Far more serious complications were introduced into postwar reunions by masters who had insisted that their slaves have marital partners, regardless of compatibility or depth of affection, and who had forbidden interplantation relationships. On some plantations, “marriages” were forced upon men and women who had spouses in other places from whom they had been separated by sale. Stephen Jordon, a former Louisiana slave who had been sold away from both his mother and his wife, found himself in such a predicament.

I myself had my wife on another plantation. The woman my master gave me had a husband on another plantation. Every thing was mixed up. My other wife had two children for me, but the woman master gave me had no children. We were put in the same cabin, but both of us cried, me for my old wife and she for her old husband. As I could read and write I used to write out passes for myself, so I could go and see my old wife; and I
wrote passes for the other men on the place, so they could go and see their wives that lived off the place.

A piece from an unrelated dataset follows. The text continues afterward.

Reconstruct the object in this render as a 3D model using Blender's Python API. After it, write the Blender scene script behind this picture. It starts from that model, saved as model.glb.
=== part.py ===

Even as Jordon and his second wife shared the same cabin, he wrote out passes that enabled her to slip out and visit her husband on a nearby plantation. When conditions “got to be so tight” that he could no longer see his wife as often as he wished, Jordon resolved to escape. Upon being apprehended, however, he was sold even further away from his wife until finally both of them remarried “during the long years of our enforced and hopeless separation.”
27

Where husbands and wives had lived on separate but nearby plantations, their marital relationship rested on the willingness of two masters to permit weekend visitations. Understandably, as a former South Carolina slave explained, “a man dat had a wife off de place, see little peace or happiness. He could see de wife once a week, on a pass, and jealousy kep’ him ‘stracted de balance of de week, if he love her very much.” Such relationships, recalled Millie Barber, whose parents had lived five miles apart, often produced “confusion, mix-up, and heartaches.”